Not Martha

I’m knitting a sweater: being schooled and practicing techniques

In the comments for my first post about the sweater Emily reminded me that I should check the gauge on my swatch after I had washed it. This makes a tremendous amount of sense. She also reminded me that when choosing which size to knit on a sweater pattern you should take your own measurement and add an amount of ease, in this case I’m going with 2 inches, which also makes a tremendous amount of sense. Thank you Emily, your advice saved me from a few embarrassing post-sweater conversations that would probably have included the phrase “you didn’t ___?” spoken in one of those amused/outraged Everybody Knows That tone of voice. If a tone of voice could roll it’s eyes this would be that tone. I hear this tone a lot.


So, I threw the swatch into the washing machine then laid it flat to dry (which is what I’ll do with the sweater) and it came out a whopping 1/2 of a stitch smaller, bringing it to 17.5 stitches per 4 inches. So, with everything sorted out I sit down to do some math to figure out what size to make.

The gauge on the pattern calls for 19 stitches per 4 inches. I chose 2 inches of ease because it’s going to a ribbed sweater and there will be room to expand and I don’t want the sweater to be too baggy. My chest + 2 inches ease = 40 inches around (really? wow). With the pattern’s gauge the 40 inch sweater has 190 stitches around (thanks again to Emily for starting me on this math). So, recapping here, at 19 stitches per 4 inches, 190 stitches = 40 inches. At my gauge, 17.5 stitches per 4 inches, 190 stitches = 43.428 inches. (I had to break out some paper and a pen there!)

An additional 3 and a half inches is, sigh, significant when it comes to clothing. I cannot get my gauge to be any smaller by dropping down a needle size so I’ll knit a smaller size sweater. The closest to being 3.5 inches smaller is the one with a 36 inch chest measurement, so I’ll knit that one. The smaller size will also be shorter, which is ok with me since I’m short and fit better into petite-sized jackets (woe the day I need to find a well fitting suit in a hurry).

I’ve been practicing tubular cast-on using these directions at My Fashionable Life (better than the books I consulted!). Here is what 1×1 rib tubular cast on looks like with 2×2 rib (the cast on edge is at the bottom):

After I got the swing of it I modified it to do a 2×2 ribbed cast on:

The back of that looks the same:

But, part of the sweater is 3×1 rib. I tried out tubular cast on to see which looked better.

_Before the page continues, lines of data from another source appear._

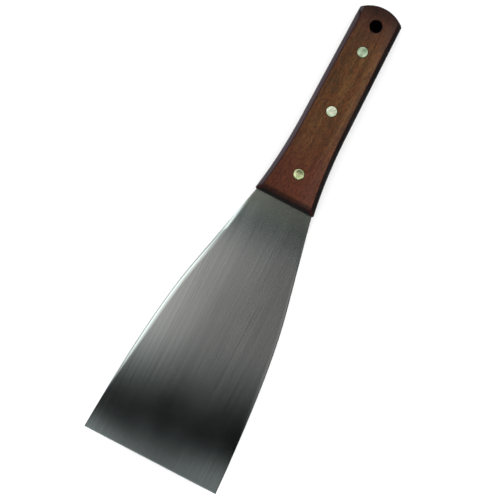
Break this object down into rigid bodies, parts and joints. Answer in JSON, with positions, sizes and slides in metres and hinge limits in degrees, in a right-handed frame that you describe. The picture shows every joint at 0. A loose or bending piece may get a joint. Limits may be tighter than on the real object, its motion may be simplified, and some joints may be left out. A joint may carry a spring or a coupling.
{
  "type": "flexible putty knife",
  "caption": "Long flared steel blade with a straight working edge and a full tang, riveted between two bevelled wooden scales with a hanging hole.",
  "frame": {"origin": "middle of the working edge, on the mid-plane of the blade", "axes": "+X along the knife, out of the working edge; +Y across the blade; +Z out of the flat of the blade, on the side of the rivets' pin heads"},
  "size_m": [0.2618, 0.0762, 0.0156],
  "materials": {
    "blade_steel": "satin, ground lengthwise",
    "handle_wood": "dark reddish-brown hardwood under thin lacquer",
    "rivet_metal": "polished pale nickel silver"
  },
  "bodies": {
    "root": {"blade": "blade_steel", "upper_scale": "handle_wood", "lower_scale": "handle_wood", "front_rivet_pin": "rivet_metal", "front_rivet_tube": "rivet_metal", "middle_rivet_pin": "rivet_metal", "middle_rivet_tube": "rivet_metal", "rear_rivet_pin": "rivet_metal", "rear_rivet_tube": "rivet_metal"}
  },
  "joints": []
}
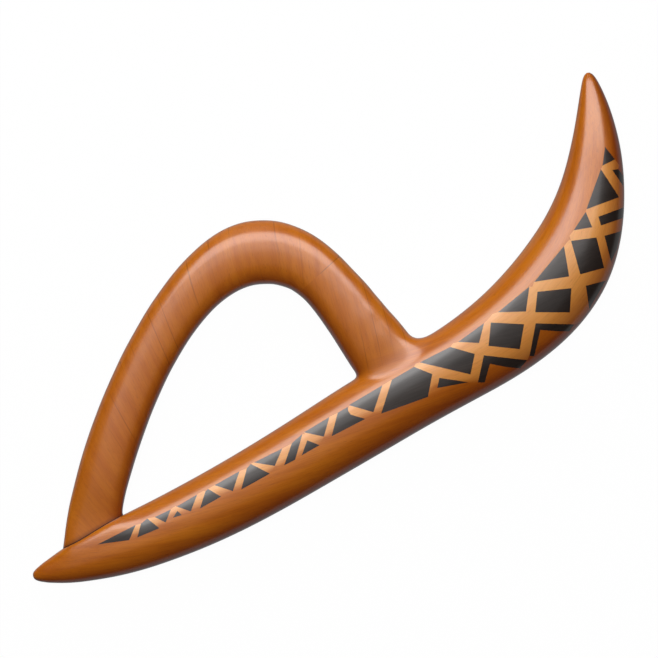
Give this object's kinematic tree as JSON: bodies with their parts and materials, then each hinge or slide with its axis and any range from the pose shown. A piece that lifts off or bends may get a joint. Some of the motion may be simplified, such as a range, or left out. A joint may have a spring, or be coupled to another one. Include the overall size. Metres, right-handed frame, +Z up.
{
  "type": "boomerang",
  "caption": "Hardwood boomerang with a horn-shaped blade, an arched second limb glued to its upper edge, and a flush geometric timber inlay along the head.",
  "frame": {"origin": "the centre of the plan bounding box, on the plane that the flat underside rests on", "axes": "+X along the tip-to-tip chord from the plain tail tip to the curved head tip, +Y towards the arched limb, +Z up out of the inlaid face"},
  "size_m": [0.4594, 0.1922, 0.0251],
  "materials": {
    "blade_wood": "satin-gloss lacquer over orange-brown hardwood",
    "bow_wood": "satin-gloss lacquer over orange-brown hardwood",
    "dark_inlay": "lacquered near-black timber veneer",
    "pale_inlay": "lacquered pale honey timber veneer",
    "dowel_wood": "bare turned dowel"
  },
  "bodies": {
    "root": {"main_blade": "blade_wood", "arch_bow": "bow_wood", "shoulder_block": "bow_wood", "scarf_dowels": "dowel_wood", "foot_dowels": "dowel_wood", "shoulder_dowels": "dowel_wood", "dark_inlay_01": "dark_inlay", "dark_inlay_02": "dark_inlay", "dark_inlay_03": "dark_inlay", "dark_inlay_04": "dark_inlay", "dark_inlay_05": "dark_inlay", "dark_inlay_06": "dark_inlay", "dark_inlay_07": "dark_inlay", "dark_inlay_08": "dark_inlay", "dark_inlay_09": "dark_inlay", "dark_inlay_10": "dark_inlay", "dark_inlay_11": "dark_inlay", "dark_inlay_12": "dark_inlay", "dark_inlay_13": "dark_inlay", "dark_inlay_14": "dark_inlay", "dark_inlay_15": "dark_inlay", "dark_inlay_16": "dark_inlay", "dark_inlay_17": "dark_inlay", "dark_inlay_18": "dark_inlay", "dark_inlay_19": "dark_inlay", "dark_inlay_20": "dark_inlay", "dark_inlay_21": "dark_inlay", "dark_inlay_22": "dark_inlay", "dark_inlay_23": "dark_inlay", "dark_inlay_24": "dark_inlay", "dark_inlay_25": "dark_inlay", "dark_inlay_26": "dark_inlay", "dark_inlay_27": "dark_inlay", "dark_inlay_28": "dark_inlay", "dark_inlay_29": "dark_inlay", "dark_inlay_30": "dark_inlay", "dark_inlay_31": "dark_inlay", "dark_inlay_32": "dark_inlay", "pale_strips_tail_steep": "pale_inlay", "pale_strips_tail_shallow": "pale_inlay", "pale_band_01": "pale_inlay", "pale_band_02": "pale_inlay", "pale_band_03": "pale_inlay", "pale_band_04": "pale_inlay", "pale_band_05": "pale_inlay", "pale_band_06": "pale_inlay", "pale_cross_01": "pale_inlay", "pale_cross_02": "pale_inlay", "pale_cross_03": "pale_inlay", "pale_cross_04": "pale_inlay", "pale_cross_05": "pale_inlay", "pale_cross_06": "pale_inlay"}
  },
  "joints": []
}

To the left is 2×2 tubular cast on, to the right is 1×1 tubular cast on:

I think I prefer the 2×2, especially when held next to the first swatch:

So, besides being a little bit careful about making sure the tubular cast on matches up where the ribbing will be in the sweater, I’m all set.

Next I continue to try to figure out this tubular bind off thing, which so far isn’t going that well.

· comments [20] · 06-28-2007 · categories:knitting ·

20 responses so far ↓

  • 1 anna // Jun 28, 2007 at 7:10 am

    Thanks for the link! I have a word of advice on the tubular bind off. It might sound complicated but like most things with knitting it’s actually quite intuitive once you try it.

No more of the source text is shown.